Though Tacke said the topic enthralls him now, his interest in composition didn’t begin until about high school. He began composing simply by playing around on the piano and writing pieces for himself.

Partway through high school, the Seattle Symphony in his hometown offered an opportunity for young composers to write music for the symphony to perform. Tacke completed the “fierce” application, was accepted, and began to compose his first piece of symphonic music: a two-movement string quintet.

“It was a learning piece,” Tacke said.

Tacke was not used to writing for instrumentalists and had to learn the advantages and limitations of other instruments, a process he continued to learn through the rehearsals. Even after the music was finalized on the page, however, it wasn’t entirely complete.

“Music needs people,” Tacke said. “The kinds of things that happen in performance, the way music is interpreted, the way it takes on its expressive essence through a human being, I often come back to how music is an essentially human thing.”

The performance of the quintet was Tacke’s first experience hearing his music performed by other musicians, and he described it as both terrifying and thrilling.

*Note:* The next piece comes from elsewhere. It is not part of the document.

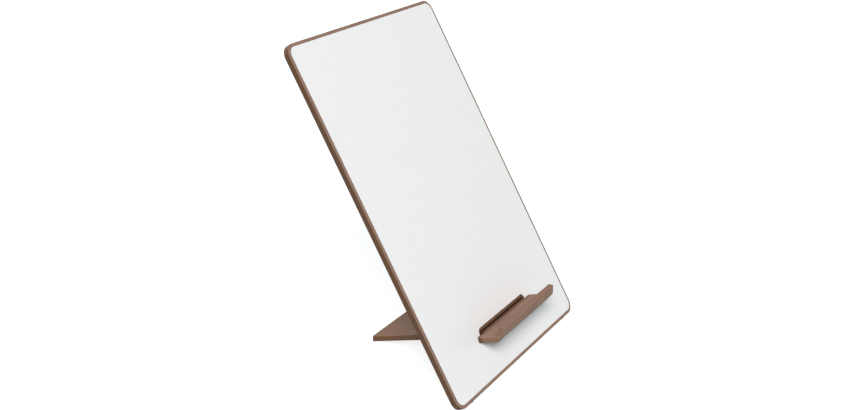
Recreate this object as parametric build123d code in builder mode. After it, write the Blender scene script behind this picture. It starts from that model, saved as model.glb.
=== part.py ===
from build123d import *
from math import cos, radians, sin, tan
import os

os.makedirs("parts", exist_ok=True)

# Desk whiteboard easel: a portrait steel-faced board that leans back on a flat stand plate.
# The plate passes through a slot low in the board. Its wide front end is the pen shelf,
# with a rail along it, and its narrower tongue reaches back to the desk as the leg.
# Millimetres and degrees. +Z is up, the writing face looks towards -Y, and the origin is
# on the desk at the centre of the easel's footprint box.

# Board
board_width = 400.0
board_height = 580.0
board_thickness = 9.0
board_corner_radius = 18.0
board_edge_radius = 0.6
lean_angle = 30.0

# Steel writing sheet and the film that bonds it
sheet_thickness = 0.5
sheet_margin = 5.3
sheet_corner_radius = 12.7
film_thickness = 0.2
film_inset = 1.5

# Stand plate: shelf in front, leg behind
plate_thickness = 9.0
plate_angle = 13.75
shelf_height = 63.0
shelf_width = 178.0
shelf_depth = 36.0
leg_width = 143.0
plate_corner_radius = 3.0
plate_edge_radius = 0.6
relief_radius = 2.5
relief_offset = 1.5

# Slot in the board, with a shallow rebate round it inside the cut-out in the steel sheet
slot_side_clearance = 0.5
slot_clearance = 0.2
slot_corner_radius = 1.0
cutout_margin = 5.3
cutout_corner_radius = 9.0
rebate_depth = 0.8
shoulder_gap = 0.1

# Upright rail along the front of the shelf, and the bevelled nose under it
rail_thickness = 9.0
rail_height = 17.5
crown_radius = 2.2
nose_angle = 37.0
nose_radius = 2.5

# Steel pins that hold the rail while its glue sets
pin_diameter = 1.2
pin_length = 14.0
pin_inset = 25.0
pin_clearance = 0.02
pin_cover = 1.5

# Self-adhesive rubber feet
foot_thickness = 1.2
foot_rim_bevel = 0.3
board_foot_diameter = 7.0
board_foot_inset = 40.0
leg_foot_diameter = 8.0
leg_foot_inset = 15.0
leg_foot_setback = 5.5


def foot_reach(diameter, tilt):
    """Height that a round foot holds the middle of its seat above the desk when tilted."""
    sole_edge = (diameter / 2 - foot_rim_bevel) * sin(tilt) + foot_thickness * cos(tilt)
    bevel_top = diameter / 2 * sin(tilt) + (foot_thickness - foot_rim_bevel) * cos(tilt)
    return max(sole_edge, bevel_top)


# Directions: the board's face, and the plate that slopes down behind it
lean = radians(lean_angle)
slope = radians(lean_angle - plate_angle)
board_up = Vector(0, sin(lean), cos(lean))
board_out = Vector(0, -cos(lean), sin(lean))
plate_forward = Vector(0, -cos(slope), sin(slope))
plate_up = Vector(0, sin(slope), cos(slope))

# Heights above the desk
base_height = foot_reach(board_foot_diameter, lean) + board_thickness / 2 * sin(lean)
face_build_up = film_thickness + sheet_thickness
shoulder_out = face_build_up + shoulder_gap
plate_height = base_height + shelf_height * cos(lean) + shoulder_out * sin(lean)
leg_foot_back = (plate_height - foot_reach(leg_foot_diameter, slope)) / sin(slope)
leg_length = leg_foot_back + leg_foot_setback

# Depths from the board's front lower edge, backwards positive, and the centred origin
plate_back = shelf_height * sin(lean) - shoulder_out * cos(lean)
shelf_top_back = plate_back + plate_thickness * sin(slope)
rail_inner_back = shelf_top_back - shelf_depth * cos(slope)
front_reach = rail_inner_back - rail_thickness
back_reach = (
    (board_height - board_edge_radius) * sin(lean)
    + (board_thickness - board_edge_radius) * cos(lean)
    + board_edge_radius
)
base_back = -(front_reach + back_reach) / 2

face = Plane(origin=(0, base_back, base_height), x_dir=(1, 0, 0), z_dir=board_out)
plate_origin = face.origin + board_up * shelf_height + board_out * shoulder_out
underside = Plane(origin=plate_origin, x_dir=(1, 0, 0), z_dir=plate_up)

# Slot: just high enough for the slanted plate to pass straight through the board
face_angle = radians(plate_angle)
plate_low = shelf_height + shoulder_out * tan(face_angle)
plate_high = plate_low + plate_thickness / cos(face_angle) + board_thickness * tan(face_angle)
slot_low = plate_low - slot_clearance
slot_high = plate_high + slot_clearance
slot_middle = (slot_low + slot_high) / 2
slot_height = slot_high - slot_low
slot_width = leg_width + 2 * slot_side_clearance


def face_outline(inset, corner_radius):
    """Rounded outline of the board, drawn in from its edges."""
    with Locations((0, board_height / 2)):
        RectangleRounded(board_width - 2 * inset, board_height - 2 * inset, corner_radius)


def slot_outline(margin, corner_radius, mode=Mode.ADD):
    """Rounded outline of the slot, drawn out from its edges."""
    with Locations((0, slot_middle)):
        RectangleRounded(
            slot_width + 2 * margin, slot_height + 2 * margin, corner_radius, mode=mode
        )


# Board core with softened arrises
with BuildPart() as panel_core:
    with BuildSketch(face.offset(-board_thickness)):
        face_outline(0, board_corner_radius)
    extrude(amount=board_thickness)
    front_and_back = panel_core.faces().filter_by(face)
    fillet(front_and_back.edges(), board_edge_radius)
    with BuildSketch(face.offset(-board_thickness)):
        slot_outline(0, slot_corner_radius)
    extrude(amount=board_thickness, mode=Mode.SUBTRACT)
    with BuildSketch(face):
        slot_outline(cutout_margin, cutout_corner_radius)
    extrude(amount=-rebate_depth, mode=Mode.SUBTRACT)
panel_core.part.label = "panel_core"
export_step(panel_core.part, "parts/panel_core.step")

# Adhesive film, a little smaller than the sheet it holds
with BuildPart() as adhesive_film:
    with BuildSketch(face):
        face_outline(sheet_margin + film_inset, sheet_corner_radius - film_inset)
        slot_outline(cutout_margin + film_inset, cutout_corner_radius + film_inset, Mode.SUBTRACT)
    extrude(amount=film_thickness)
adhesive_film.part.label = "adhesive_film"
export_step(adhesive_film.part, "parts/adhesive_film.step")

# Enamelled steel sheet
with BuildPart() as writing_sheet:
    with BuildSketch(face.offset(film_thickness)):
        face_outline(sheet_margin, sheet_corner_radius)
        slot_outline(cutout_margin, cutout_corner_radius, Mode.SUBTRACT)
    extrude(amount=sheet_thickness)
writing_sheet.part.label = "writing_sheet"
export_step(writing_sheet.part, "parts/writing_sheet.step")

# Rail and nose: the rail stands plumb on the shelf's front end, over the bevel
rail_inner = base_back + rail_inner_back
rail_front = rail_inner - rail_thickness
joint_rise = (base_back + plate_back - rail_inner) * tan(slope)
rail_foot = plate_height + joint_rise + plate_thickness / cos(slope)
rail_front_foot = rail_foot + rail_thickness * tan(slope)
rail_top = rail_foot + rail_height
shelf_length = shelf_depth + rail_thickness / cos(slope)
shelf_top = underside.offset(plate_thickness)
steepness = radians(nose_angle)
bevel = Plane(
    origin=shelf_top.origin + plate_forward * shelf_length,
    x_dir=(1, 0, 0),
    z_dir=plate_forward * sin(steepness) - plate_up * cos(steepness),
)
leg_end = Plane(
    origin=plate_origin - plate_forward * leg_length, x_dir=(1, 0, 0), z_dir=(0, -1, 0)
)
relief_side = leg_width / 2 + relief_offset

# Pins: plumb, from just above the bevel up into the middle of the rail
rail_middle = rail_front + rail_thickness / 2
bevel_above_pins = rail_front_foot - rail_thickness / 2 * tan(steepness + slope)
pin_seat = Plane((0, rail_middle, bevel_above_pins + pin_cover))
pin_spacing = shelf_width / 2 - pin_inset
with BuildSketch(pin_seat) as pin_row:
    with GridLocations(pin_spacing, 0, 3, 1):
        Circle(pin_diameter / 2 + pin_clearance)

# Glued stand: plate and rail in one, because their front edges are rounded over together.
# The leg ends plumb, and the shoulders have round reliefs at their roots.
with BuildPart() as glued_stand:
    with BuildSketch(underside):
        with Locations((0, -shelf_length / 2)):
            shelf = Rectangle(shelf_width, shelf_length)
        fillet(shelf.vertices().group_by(Axis.Y)[-1], plate_corner_radius)
        with Locations((0, leg_length / 2)):
            Rectangle(leg_width, leg_length + 2 * plate_thickness)
    extrude(amount=plate_thickness)
    split(bisect_by=bevel, keep=Keep.BOTTOM)
    split(bisect_by=leg_end, keep=Keep.TOP)
    leg_corners = glued_stand.edges().filter_by(Axis.Z).group_by(Axis.Y)[-1]
    fillet(leg_corners, plate_corner_radius)
    with BuildSketch(Plane.YZ):
        with BuildLine():
            Polyline(
                (rail_inner, rail_foot),
                (rail_inner, rail_top),
                (rail_front, rail_top),
                (rail_front, rail_front_foot),
                close=True,
            )
        make_face()
    extrude(amount=shelf_width / 2, both=True)
    rail_face = glued_stand.faces().filter_by(Axis.Y).sort_by(Axis.Y)[0]
    nose = glued_stand.faces().filter_by(bevel)[0]
    nose_edges = nose.edges().sort_by(Axis.Z)[1:]
    fillet(nose_edges + rail_face.edges().filter_by(Axis.Z), nose_radius)
    crown = glued_stand.faces().sort_by(Axis.Z)[-1]
    fillet(crown.edges(), crown_radius)
    rail_back = glued_stand.faces().filter_by(Axis.Y).sort_by(Axis.Y)[1]
    broad_faces = glued_stand.faces().filter_by(underside)
    open_edges = broad_faces.edges().filter_by(lambda edge: edge not in rail_back.edges())
    fillet(open_edges, plate_edge_radius)
    with BuildSketch(underside):
        with Locations((-relief_side, 0), (relief_side, 0)):
            Circle(relief_radius)
    extrude(amount=plate_thickness, mode=Mode.SUBTRACT)

# Stand plate: the glued stand up to the glue line
with BuildPart() as stand_plate:
    add(glued_stand.part)
    split(bisect_by=shelf_top, keep=Keep.BOTTOM)
    extrude(pin_row.sketch, amount=pin_length, mode=Mode.SUBTRACT)
stand_plate.part.label = "stand_plate"
export_step(stand_plate.part, "parts/stand_plate.step")

# Pen rail: what stands on the glue line
with BuildPart() as pen_rail:
    add(glued_stand.part)
    split(bisect_by=shelf_top, keep=Keep.TOP)
    extrude(pin_row.sketch, amount=pin_length, mode=Mode.SUBTRACT)
pen_rail.part.label = "pen_rail"
export_step(pen_rail.part, "parts/pen_rail.step")

# Rail pins
for place, name in ((-1, "left"), (0, "middle"), (1, "right")):
    with BuildPart() as rail_pin:
        with BuildSketch(pin_seat):
            with Locations((place * pin_spacing, 0)):
                Circle(pin_diameter / 2)
        extrude(amount=pin_length)
    rail_pin.part.label = f"rail_pin_{name}"
    export_step(rail_pin.part, f"parts/rail_pin_{name}.step")

# Rubber feet: two on the board's lower edge, and two under the back of the leg
board_foot_seat = Plane(
    origin=face.origin - board_out * board_thickness / 2, x_dir=(1, 0, 0), z_dir=-board_up
)
leg_foot_seat = Plane(
    origin=plate_origin - plate_forward * leg_foot_back, x_dir=(1, 0, 0), z_dir=-plate_up
)
board_foot_side = board_width / 2 - board_foot_inset
leg_foot_side = leg_width / 2 - leg_foot_inset
foot_sets = (
    ("board_foot", board_foot_seat, board_foot_side, board_foot_diameter),
    ("leg_foot", leg_foot_seat, leg_foot_side, leg_foot_diameter),
)
for kind, seat, side, diameter in foot_sets:
    for place, name in ((-side, "left"), (side, "right")):
        with BuildPart() as rubber_foot:
            with BuildSketch(seat):
                with Locations((place, 0)):
                    Circle(diameter / 2)
            extrude(amount=foot_thickness)
            rim = rubber_foot.edges().sort_by(Axis(seat.origin, seat.z_dir))[-1]
            chamfer(rim, foot_rim_bevel)
        rubber_foot.part.label = f"{kind}_{name}"
        export_step(rubber_foot.part, f"parts/{kind}_{name}.step")
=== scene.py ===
from math import cos, pi, radians, sin

import bpy
from mathutils import Euler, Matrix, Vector


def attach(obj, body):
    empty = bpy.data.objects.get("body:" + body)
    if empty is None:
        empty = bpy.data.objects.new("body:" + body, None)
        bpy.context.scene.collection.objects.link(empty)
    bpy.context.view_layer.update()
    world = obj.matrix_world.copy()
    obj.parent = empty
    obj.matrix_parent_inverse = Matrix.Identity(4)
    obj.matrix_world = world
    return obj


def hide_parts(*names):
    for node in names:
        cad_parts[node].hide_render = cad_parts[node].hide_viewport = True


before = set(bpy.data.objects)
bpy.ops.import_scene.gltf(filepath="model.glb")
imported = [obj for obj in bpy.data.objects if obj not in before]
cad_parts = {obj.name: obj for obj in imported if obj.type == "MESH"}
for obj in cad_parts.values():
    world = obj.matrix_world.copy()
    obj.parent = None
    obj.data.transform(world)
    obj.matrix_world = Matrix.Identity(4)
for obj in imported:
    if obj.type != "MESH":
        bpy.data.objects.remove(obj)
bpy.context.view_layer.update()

# Board core: a 9 mm panel of fibreboard, dyed brown right through and sealed matt. Its two
# faces are pressed skins, greyer and closer than the routed edges, and its sawn sides across its
# width are darker. Its cut edges are a far darker brown than the plate's and rail's, as painted
# shade; its arrises are darkened as painted shade of an eased edge, and its corners take painted
# shade.
LEAN = radians(30.0)
BOARD_TILT = pi / 2 - LEAN
BOARD_THICKNESS = 0.009
BOARD_HALF_WIDTH = 0.2
# Reach of its painted corner shade and strength of its painted arris shade. Its heart is far
# darker than the plate's and rail's, as painted shade on its sides.
BOARD_CORNER_SHADE_REACH = 0.0015
BOARD_ARRIS_SHADE = -0.6
BOARD_SKIN = (0.278, 0.178, 0.131)
SHADED_BOARD_HEART = (0.150, 0.085, 0.053)

# The board's seat is the middle of its lower front edge, where the core's two flats would meet.
board_up = Vector((0.0, sin(LEAN), cos(LEAN)))
board_out = Vector((0.0, -cos(LEAN), sin(LEAN)))
core_points = [vertex.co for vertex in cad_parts["panel_core"].data.vertices]
core_base = min(board_up.dot(point) for point in core_points)
core_face = max(board_out.dot(point) for point in core_points)
board_seat = board_up * core_base + board_out * core_face


class Channel:
    """A number or vector in a finish. Arithmetic on it adds the nodes that work it out."""

    def __init__(self, finish, socket):
        self.finish = finish
        self.socket = socket

    def _work(self, operation, *values):
        return self.finish.add("ShaderNodeMath", {"operation": operation}, dict(enumerate(values)))

    def __add__(self, other):
        return self._work("ADD", self, other)

    def __sub__(self, other):
        return self._work("SUBTRACT", self, other)

    def __rsub__(self, other):
        return self._work("SUBTRACT", other, self)

    def __mul__(self, other):
        return self._work("MULTIPLY", self, other)

    def __abs__(self):
        return self._work("ABSOLUTE", self)

    __radd__ = __add__
    __rmul__ = __mul__

    def axis(self, name):
        """One coordinate of a vector."""
        return self.finish.add("ShaderNodeSeparateXYZ", {}, {"Vector": self}, name)

    def scaled(self, *factors):
        """A vector stretched by its own factor on each axis."""
        return self.finish.add(
            "ShaderNodeVectorMath", {"operation": "MULTIPLY"}, {0: self, 1: factors}
        )

    def times(self, factor):
        """A colour or vector, brighter or longer by one factor."""
        return self.finish.add(
            "ShaderNodeVectorMath", {"operation": "SCALE"}, {0: self, "Scale": factor}
        )

    def ramp(self, start, end, low=0.0, high=1.0):
        """A smooth step from low to high as the number goes from start to end."""
        limits = {"From Min": start, "From Max": end, "To Min": low, "To Max": high}
        return self.finish.add(
            "ShaderNodeMapRange", {"interpolation_type": "SMOOTHSTEP"}, {"Value": self, **limits}
        )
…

“To have something I had spent a lot of time on and thought I knew, to have it transformed was a really eye-opening experience,” Tacke said.

At the conservatory, Tacke watched as his compositions were repeatedly transformed from written notes to energetic performances. He continued to write music during his time teaching at Oakland and then Arkansas State University, and he has not quit composing — primarily chamber music — while working at Hillsdale.

“There’s a real cohesiveness and totality to everything he does,” Ammerman said. “He gets specific and is very objective and concrete, but he always ties it back to music as a whole, why it matters as a musician and music lover, but even more how we engage in music and find meaning in it.”

Tacke engages the students in class with his energetic teaching style, impressive piano performance even when simply demonstrating concepts, and a creative vocabulary — he describes notes as “delicious” — according to sophomore Catherine Howard who is in his Theory 2 lecture and lab. Tacke recently assigned many of his students to compose a piece of classical music.

“I have never composed before, but I think it really brings theory all together and it’s very good because what we’ve been learning in class we’re able to actually use: all the stuff we learned about great composers such as Bach and Mozart, we can actually use those things and see how you can create music that’s aesthetically pleasing,” Howard said.

Though Tacke’s conservatory education was very different from a liberal arts one, he teaches with an emphasis on understanding the whole.

“I just know that he is making music the coolest thing ever and I want to pursue it with all my heart, and I don’t know how to communicate that to people,” Ammerman said.